Lloyd Rees, Untitled 1932, Pencil on paper

Drawing as invention, making the invisible visable, as Oscar Wilde once described it, can be seen in the works by James Gleeson, Paul Boston and Gareth Sansom.

Gleeson like our afore quoted Dali is a Surrealist. In their hands drawing becomes biographer of a biomorphic dreamscape, in Gleeson's case often called "psychoscapes". The form in this drawing, Biomorph 1980, takes on a glazed visceral appearance. Whereas Boston refers to an everyday object in his Boot Creature, reinvents it, and centralises it in a circuitous charcoaled parkland of Boston-isms.

The Sansom is perhaps the only genuine drawing as diary entry in this survey. It is an episodic piece. Pages from a sketch book assembled together cover some of his favourite subjects such as cross-dressing, eroticism, heroes, and social commentary all penned-in with typically irreverent verve.

Sculptors usually draw three-dimensionally, but a pair of white-on-black cooing birds by Bruce Armstrong have strong graphic presence.

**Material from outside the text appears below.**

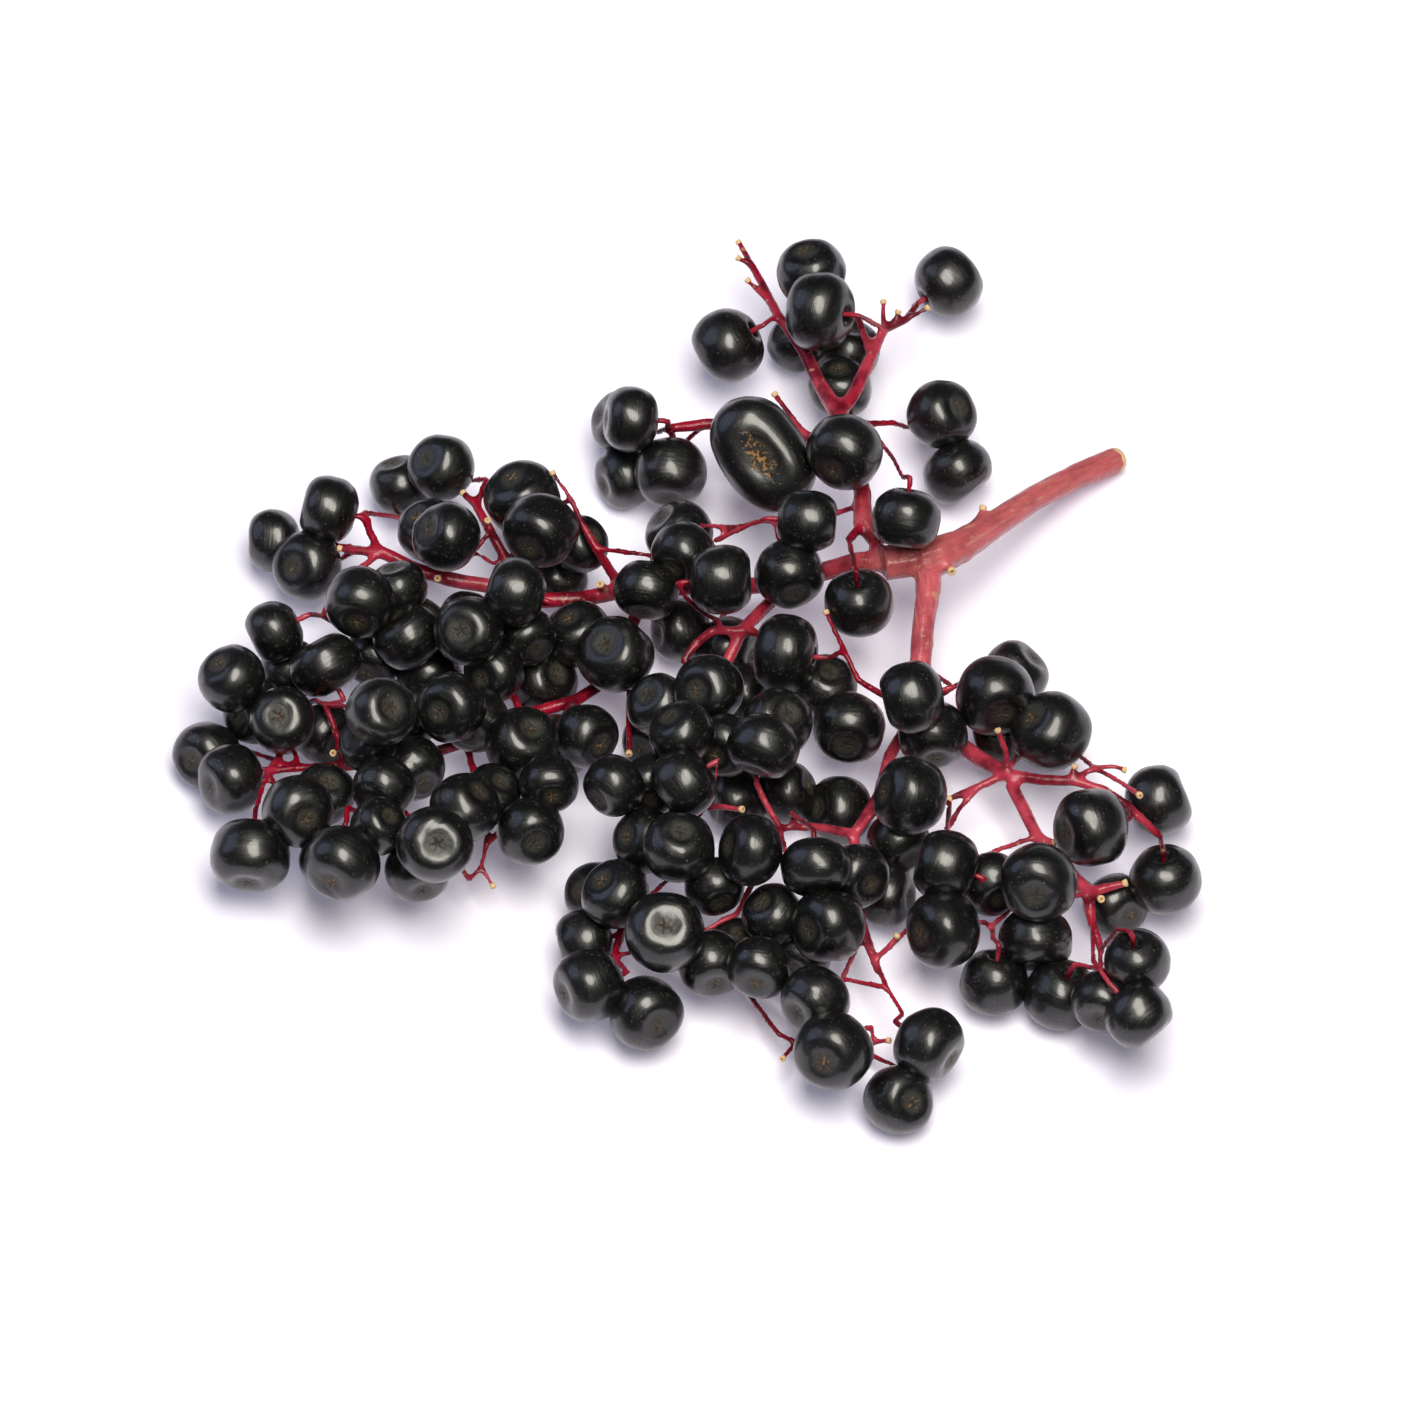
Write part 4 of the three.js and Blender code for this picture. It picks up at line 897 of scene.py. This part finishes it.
def star_scar(group, around, from_crown, ragged, grain, cloud):
    """The crown's scar: uneven rays round a small heart."""
    parts = add_node(group, "ShaderNodeSeparateXYZ", {0: around})
    turn = maths(group, "ARCTAN2", parts.outputs[1], parts.outputs[0])
    wobble = maths(group, "MULTIPLY_ADD", cloud, STAR_WOBBLE, turn)
    off_ray = maths(group, "PINGPONG", wobble, math.pi / STAR_POINTS)
    off_line = maths(group, "MULTIPLY", maths(group, "SINE", off_ray), from_crown)
    lines = ramp(group, maths(group, "MULTIPLY_ADD", grain, LINE_RAGGED, off_line), *STAR_LINE)
    reach = ramp(group, maths(group, "MULTIPLY_ADD", cloud, STAR_UNEVEN, ragged), *STAR_EDGE)
    heart = ramp(group, ragged, *HEART_EDGE)
    return maths(group, "MAXIMUM", maths(group, "MULTIPLY", lines, reach), heart)


def long_scar(group, place, arm):
    """The twin's scar: an oval in ragged blotches."""
    shares = (1 / LONG_SCAR_SIZE[0], 1 / LONG_SCAR_SIZE[1], 0)
    oval = vectors(group, "MULTIPLY", arm, shares).outputs[0]
    off_scar = vectors(group, "LENGTH", oval).outputs["Value"]
    blotches = speckle(group, place, BLOTCH_SCALE, FINE)
    broken = maths(group, "MULTIPLY_ADD", blotches, LONG_SCAR_BROKEN, off_scar)
    return ramp(group, broken, *LONG_SCAR_EDGE)


# %% [markdown]
# The skin's group puts these together: a dark body with soft clouds and faint specks, a mottled
# grey crown, and the scar on top, which is partly golden. A coat over the body gives the sharper
# part of the gloss, and the crown has little of it.

# %% Skin of the berries
TURNS_TO_HALF_TURNS = 2
GRAIN_SCALE = 2600
CLOUD_SCALE, CLOUD_EDGE = 420, (0.3, 0.7)
SPECK_SCALE, SPECK_EDGE, SPECK_SHARE = 4200, (0.68, 0.74), 0.35
SPECK_COLOR = (0.2, 0.17, 0.12, 1)
CROWN_EDGE, CROWN_RAGGED = (0.15, 0.09), 0.02
CROWN_MOTTLE = (1.6, -0.1)
SCAR_DARK = (0.014, 0.008, 0.004, 1)
GOLD_EDGE, GOLD_SHARE, SCAR_SHARE = (0.46, 0.62), 0.8, 0.85
LEAST_ROUGH, STREAKS_ROUGH, CROWN_ROUGH, SCAR_ROUGH = 0.26, 0.26, 0.16, 0.2
STREAKS_HIGH, GRAIN_HIGH, CROWN_HIGH, SCAR_HIGH = 1.3, 0.42, 1.6, -2.2
COAT_WEIGHT, CROWN_COAT = 0.5, -0.4
SKIN_BUMP = 0.035 * MM


def skin_group():
    """The skin's effect. Its input Twin is white for the berry with the long scar."""
    group, start, end = new_group("berry_skin", ["Dark", "Light", "Crown", "Scar", "Twin"],
                                  {"Color": "NodeSocketColor", "Roughness": "NodeSocketFloat",
                                   "Height": "NodeSocketFloat", "Coat": "NodeSocketFloat"})
    spot = add_node(group, "ShaderNodeUVMap", uv_map="around_crown").outputs[0]
    tone = add_node(group, "ShaderNodeAttribute", attribute_name="berry_tone").outputs["Fac"]
    place = add_node(group, "ShaderNodeTexCoord").outputs["Object"]
    twin = start.outputs["Twin"]
    arm = vectors(group, "SUBTRACT", spot, (UV_MIDDLE, UV_MIDDLE, 0)).outputs[0]
    reach = vectors(group, "LENGTH", arm).outputs["Value"]
    from_crown = maths(group, "MULTIPLY", reach, TURNS_TO_HALF_TURNS)
    around = vectors(group, "NORMALIZE", arm).outputs[0]

    streaks = fine_streaks(group, around, from_crown, tone)
    grain = speckle(group, place, GRAIN_SCALE, FINE)
    cloud = speckle(group, place, CLOUD_SCALE)
    ragged = maths(group, "MULTIPLY_ADD", grain, CROWN_RAGGED, from_crown)
    crown = ramp(group, ragged, *CROWN_EDGE)
    star = star_scar(group, around, from_crown, ragged, grain, cloud)
    gash = long_scar(group, place, arm)
    scar = add_node(group, "ShaderNodeMix", {0: twin, 2: star, 3: gash}).outputs[0]

    golden = maths(group, "MAXIMUM", maths(group, "MULTIPLY", tone, GOLD_SHARE), twin)
    gold = maths(group, "MULTIPLY", ramp(group, grain, *GOLD_EDGE), golden)
    scar_color = blend(group, gold, SCAR_DARK, start.outputs["Scar"])
    clouded = ramp(group, cloud, *CLOUD_EDGE)
    body = blend(group, clouded, start.outputs["Dark"], start.outputs["Light"])
    specks = ramp(group, speckle(group, place, SPECK_SCALE, PLAIN), *SPECK_EDGE)
    body = blend(group, maths(group, "MULTIPLY", specks, SPECK_SHARE), body, SPECK_COLOR)
    mottle = maths(group, "MULTIPLY_ADD", grain, *CROWN_MOTTLE)
    crowned = blend(group, maths(group, "MULTIPLY", crown, mottle), body, start.outputs["Crown"])
    color = blend(group, maths(group, "MULTIPLY", scar, SCAR_SHARE), crowned, scar_color)

    rough = maths(group, "MULTIPLY_ADD", streaks, STREAKS_ROUGH, LEAST_ROUGH)
    rough = maths(group, "MULTIPLY_ADD", crown, CROWN_ROUGH, rough)
    rough = maths(group, "MULTIPLY_ADD", scar, SCAR_ROUGH, rough)
    fine = maths(group, "MULTIPLY", grain, GRAIN_HIGH)
    height = maths(group, "MULTIPLY_ADD", streaks, STREAKS_HIGH, fine)
    height = maths(group, "MULTIPLY_ADD", maths(group, "MULTIPLY", crown, grain), CROWN_HIGH, height)
    height = maths(group, "MULTIPLY_ADD", scar, SCAR_HIGH, height)
    coat = maths(group, "MULTIPLY_ADD", crown, CROWN_COAT, COAT_WEIGHT)
    group.links.new(color, end.inputs["Color"])
    group.links.new(rough, end.inputs["Roughness"])
    group.links.new(height, end.inputs["Height"])
    group.links.new(coat, end.inputs["Coat"])
    return group


skin_effect = skin_group()
skin_colors = {"Dark": (0.0012, 0.0012, 0.0014, 1), "Light": (0.0034, 0.0036, 0.004, 1),
               "Crown": (0.032, 0.029, 0.02, 1), "Scar": (0.34, 0.17, 0.05, 1),
               "Twin": (0, 0, 0, 1)}
skin_settings = {"Specular IOR Level": 0.5, "Coat Roughness": 0.15}
berry_skin = new_material("berry_skin", skin_effect, skin_colors, SKIN_BUMP, skin_settings)
twin_skin = new_material("twin_skin", skin_effect, {**skin_colors, "Twin": (1, 1, 1, 1)},
                         SKIN_BUMP, skin_settings)
for made in berry_objects:
    made.data.materials.clear()
    made.data.materials.append(twin_skin if made.name.startswith("berry_twin") else berry_skin)
print("the skin's effect has", len(skin_effect.nodes), "nodes")

# %% [markdown]
# The bark goes from deep crimson on the thin stalks to a dusky pink on the main one. Grooves and
# tan flecks run lengthwise along the main stalk, so their noise is stretched that way. The rays
# have the same bark, but turned, so that its grooves run from back to front. Soft clouds of the
# Shade colour are painted shade, strongest on the thin stems, and the grooves of the stoutest
# stems are darkened with the same painted shade.

# %% Bark of the stems
GROOVE_STRETCH = (9, 1, 1)
STALK_TURN = (0, 0.32, 0.775)
RAY_TURN = (0, 0, math.radians(96))
# each noise has a scale and a detail
EVEN_NOISES = {"broad": (75, PLAIN), "cloud": (380, SOFT), "patches": (820, FINE),
               "grain": (2400, FINE)}
LONG_NOISES = {"grooves": (1900, SOFT), "flecks": (2300, PLAIN)}
THICK_EDGE, MIDDLING_EDGE = (0.55, 0.95), (0.05, 0.5)
ROSE_EDGE, ROSE_SHARE = (0.42, 0.62), 0.4
SHADE_EDGE, SHADE_SHARE, THICK_SHADE = (0.4, 0.66), 0.85, -0.62
GROOVE_EDGE, GROOVE_SHARE = (0.58, 0.36), 0.25
FLECK_EDGE, FLECK_SHARE, THICK_FLECKS = (0.64, 0.72), 0.05, 0.35
TAN_EDGE, TAN_SHARE = (0.66, 0.73), 0.55
BARK_ROUGH, BARK_GRAIN_ROUGH = 0.18, 0.25
GROOVES_HIGH, SPOTS_HIGH = 1.6, 0.6
BARK_BUMP = 0.06 * MM


def bark_group(name, along_turn):
    """The bark's effect, with its grooves along the X axis turned by those angles."""
    group, start, end = new_group(name, ["Thin", "Middling", "Thick", "Rose", "Shade", "Fleck"],
                                  {"Color": "NodeSocketColor", "Roughness": "NodeSocketFloat",
                                   "Height": "NodeSocketFloat"})
    girth = add_node(group, "ShaderNodeAttribute", attribute_name="girth").outputs["Fac"]
    place = add_node(group, "ShaderNodeTexCoord").outputs["Object"]
    along = add_node(group, "ShaderNodeMapping",
                     {"Vector": place, "Rotation": along_turn, "Scale": GROOVE_STRETCH},
                     vector_type="TEXTURE").outputs[0]
    noises = {kind: speckle(group, place, *look) for kind, look in EVEN_NOISES.items()}
    noises |= {kind: speckle(group, along, *look) for kind, look in LONG_NOISES.items()}
    thick = ramp(group, girth, *THICK_EDGE)

    base = blend(group, ramp(group, girth, *MIDDLING_EDGE), start.outputs["Thin"],
                 start.outputs["Middling"])
    base = blend(group, thick, base, start.outputs["Thick"])
    rosy = maths(group, "MULTIPLY", ramp(group, noises["broad"], *ROSE_EDGE), ROSE_SHARE)
    base = blend(group, rosy, base, start.outputs["Rose"])
    # painted shade: noise clouds of the Shade colour, strongest on the thin stems, weakest on the
    # stoutest
    strength = maths(group, "MULTIPLY_ADD", thick, THICK_SHADE, SHADE_SHARE)
    shade = maths(group, "MULTIPLY", ramp(group, noises["cloud"], *SHADE_EDGE), strength)
    base = blend(group, shade, base, start.outputs["Shade"])
    # painted shade in the grooves: on the stout stems they are darkened with the Shade colour
    lines = maths(group, "MULTIPLY", ramp(group, noises["grooves"], *GROOVE_EDGE), GROOVE_SHARE)
    base = blend(group, maths(group, "MULTIPLY", lines, thick), base, start.outputs["Shade"])
    strength = maths(group, "MULTIPLY_ADD", thick, THICK_FLECKS, FLECK_SHARE)
    flecks = maths(group, "MULTIPLY", ramp(group, noises["flecks"], *FLECK_EDGE), strength)
    tan = maths(group, "MULTIPLY", ramp(group, noises["patches"], *TAN_EDGE), TAN_SHARE)
    spots = maths(group, "MAXIMUM", flecks, tan)
    color = blend(group, spots, base, start.outputs["Fleck"])

    rough = maths(group, "MULTIPLY_ADD", noises["grain"], BARK_GRAIN_ROUGH, BARK_ROUGH)
    furrows = maths(group, "MULTIPLY", noises["grooves"], thick)
    height = maths(group, "MULTIPLY_ADD", furrows, GROOVES_HIGH, noises["grain"])
    height = maths(group, "MULTIPLY_ADD", spots, SPOTS_HIGH, height)
    group.links.new(color, end.inputs["Color"])
    group.links.new(rough, end.inputs["Roughness"])
    group.links.new(height, end.inputs["Height"])
    return group


# Shade is the dark crimson of the painted shade
bark_colors = {"Thin": (0.29, 0.002, 0.02, 1), "Middling": (0.33, 0.006, 0.028, 1),
               "Thick": (0.52, 0.115, 0.125, 1), "Rose": (0.64, 0.1, 0.15, 1),
               "Shade": (0.07, 0.001, 0.007, 1), "Fleck": (0.52, 0.3, 0.17, 1)}
for made, turn in ((main_stalk, STALK_TURN), (rays, RAY_TURN)):
    bark = new_material(made.name, bark_group(made.name, turn), bark_colors, BARK_BUMP,
                        {"Specular IOR Level": 0.35})
    made.data.materials.clear()
    made.data.materials.append(bark)
print("the bark is on", main_stalk.name, "and", rays.name)

# %% [markdown]
# The cut ends are cream wood with a brown core, which the discs' own attribute marks. They are too
# small for rings or rays of wood, so fine noise that frays the core's edge is enough.

# %% Wood of the cut ends
WOOD_SCALE = 5200
CORE_EDGE, CORE_RAGGED = (0.75, 1.05), 0.5
WOOD_SHADE_EDGE, WOOD_SHADE = (0.55, 0.7), 0.35
WOOD_ROUGH, WOOD_GRAIN_ROUGH = 0.55, 0.2
WOOD_BUMP = 0.03 * MM


def wood_group():
    """The pale wood's effect: cream round a ragged darker core."""
    group, start, end = new_group("cut_wood", ["Cream", "Core"],
                                  {"Color": "NodeSocketColor", "Roughness": "NodeSocketFloat",
                                   "Height": "NodeSocketFloat"})
    core = add_node(group, "ShaderNodeAttribute", attribute_name="core").outputs["Fac"]
    place = add_node(group, "ShaderNodeTexCoord").outputs["Object"]
    grain = speckle(group, place, WOOD_SCALE)
    ragged = maths(group, "MULTIPLY_ADD", grain, CORE_RAGGED, core)
    color = blend(group, ramp(group, ragged, *CORE_EDGE), start.outputs["Cream"],
                  start.outputs["Core"])
    shade = maths(group, "MULTIPLY", ramp(group, grain, *WOOD_SHADE_EDGE), WOOD_SHADE)
    color = blend(group, shade, color, start.outputs["Core"])
    rough = maths(group, "MULTIPLY_ADD", grain, WOOD_GRAIN_ROUGH, WOOD_ROUGH)
    group.links.new(color, end.inputs["Color"])
    group.links.new(rough, end.inputs["Roughness"])
    group.links.new(grain, end.inputs["Height"])
    return group


wood_colors = {"Cream": (0.72, 0.5, 0.27, 1), "Core": (0.3, 0.12, 0.04, 1)}
wood = new_material("cut_wood", wood_group(), wood_colors, WOOD_BUMP, {"Specular IOR Level": 0.3})
cut_ends.data.materials.clear()
cut_ends.data.materials.append(wood)
print("the wood is on", cut_ends.name)

# %% [markdown]
# The last cell measures the dressed cluster. Its box should stay close to the box of the solids,
# because the solids say how big the real thing is.

# %% Sizes
shown_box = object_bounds()
sizes = {"cad": [list(corner) for corner in cad_box], "shown": [list(corner) for corner in shown_box]}
print("CAD box", sizes["cad"], "shown box", sizes["shown"])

Drawings in European and American collections are highly prized as the first unique visualisation of creativity. Their sidelining in Australia is curious. Certainly the art schools are partly to blame. But there is also this other phenomena, the current art boom, name-or-frame mentality that buys big and flashy. It's a new money no-knowledge thing. Hence it may take some time before we see drawing move back to centre stage where it rightly belongs.